Чудовище Франкенштейна

22
18
20
22
24
26
28
30

— Раскачался недавно. Червь нашел способ, как точить меня, даже если я сама не ем. Умный малый. Скоро он высосет из меня костный мозг.

Она отшвырнула зуб — жемчужину с окровавленным корнем.

Ночью притворное возбуждение в глазах Лили уступило место мягкости, а утром она сказала, глядя на несъеденный завтрак:

— Жизнь обошлась с вами несправедливо, я тоже. — В ее голосе не было сарказма — лишь грусть и рассеянная озабоченность. Лили улыбнулась. — Я человек крайностей: никаких компромиссов. Наверное, поэтому мы и вместе.

И еще из дневника Уолтона:

Поутру заметил пятно на подушке и подумал: «Он где-то истекает кровью». Сердце забилось в панике, словно пойманная птица: опять обманут!
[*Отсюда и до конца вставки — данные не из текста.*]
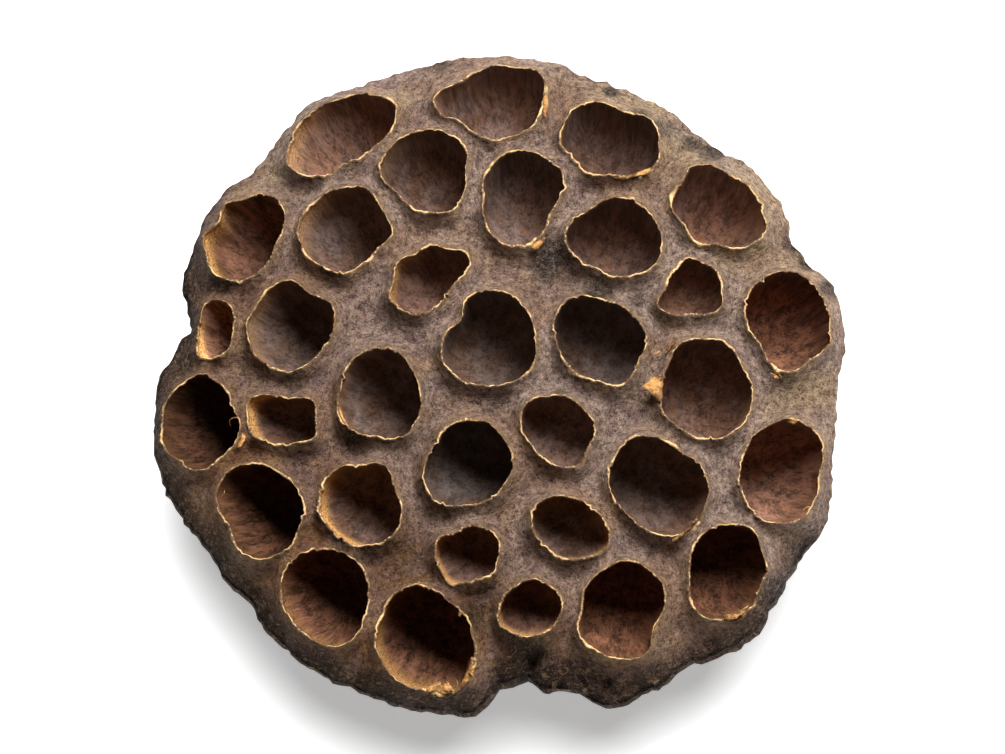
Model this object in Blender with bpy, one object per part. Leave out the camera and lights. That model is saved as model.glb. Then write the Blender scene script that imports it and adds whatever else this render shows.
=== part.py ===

Меня лишили всего, и вот теперь отняли последний оставшийся повод для гордости.

Потом я с облегчением понял, что столько крови — словно палец вывел загадочное слово — не может означать его, а стало быть, нашу смерть. Нет уж, если тать явится в ночи, я проснусь в багровом океане, рот переполнится кровяными сгустками, я захлебнусь и пойму, что он мертв.

Но он по-прежнему жив, и я пока тоже. В своей сдвоенной душе я завидую осколку стекла, заточенному клинку — чему угодно, лишь бы лизнуть его безжалостной режущей кромкой.

10 декабря

Стон телеги, лязг металла, приглушенный голос.

Я приложил палец к губам Лили, чтобы она нас не выдала. Ночь промозглая и лютая, слепящий туман и такой сильный мороз, что воздух во рту замерзает. Мы стояли на крыльце церкви, где я решил укрыться от непогоды. Здание внезапно выросло из мглы — высокое и грозное, со шпилем, утонувшим в сером мареве. Рядом — кладбище. Надгробные камни более старой части наклонились под немыслимыми углами. Плиты поновее исчезали в тумане — призрачные солдаты, отправлявшиеся строем на призрачную войну.

Тихое ржание и снова лязг.

— Кто-то идет, — шепнул я. — Тихо.

Теперь я услышал и цокот конских копыт. Судя по их медлительности и позднему часу, кто-то действовал так же скрытно, как мы.

Ну наконец-то: пятно колеблющегося света, а затем мужское лицо, болезненно-желтушное. Человек шагал впереди телеги, освещая фонарем дорогу. Он нервничал и на ходу что-то бормотал. Телега проехала вдоль кладбища. Через пару минут послышался металлический удар, словно прозвонил колокол, который тут же заглох. Едва я успел понять, как согнулся в приступе безрадостного смеха.

— Что такое? — спросила Лили, которая шла по моим следам.

— Куда бы я ни подался, жизнь повсюду стремится преподать мне урок. Я задал вопрос: «Кто я?», и сейчас жизнь ответит мне на него. Точнее, смерть.

Я повел Лили сквозь сгущавшийся туман и впервые почувствовал ее сопротивление.

— Что это за шум? — прошептала она, притормозив.

— Не узнаете? Ну разумеется, — фыркнул я. — Ваша жизнь была слишком беззаботной, защищенной от обыденности. Этот голос моих родовых мук.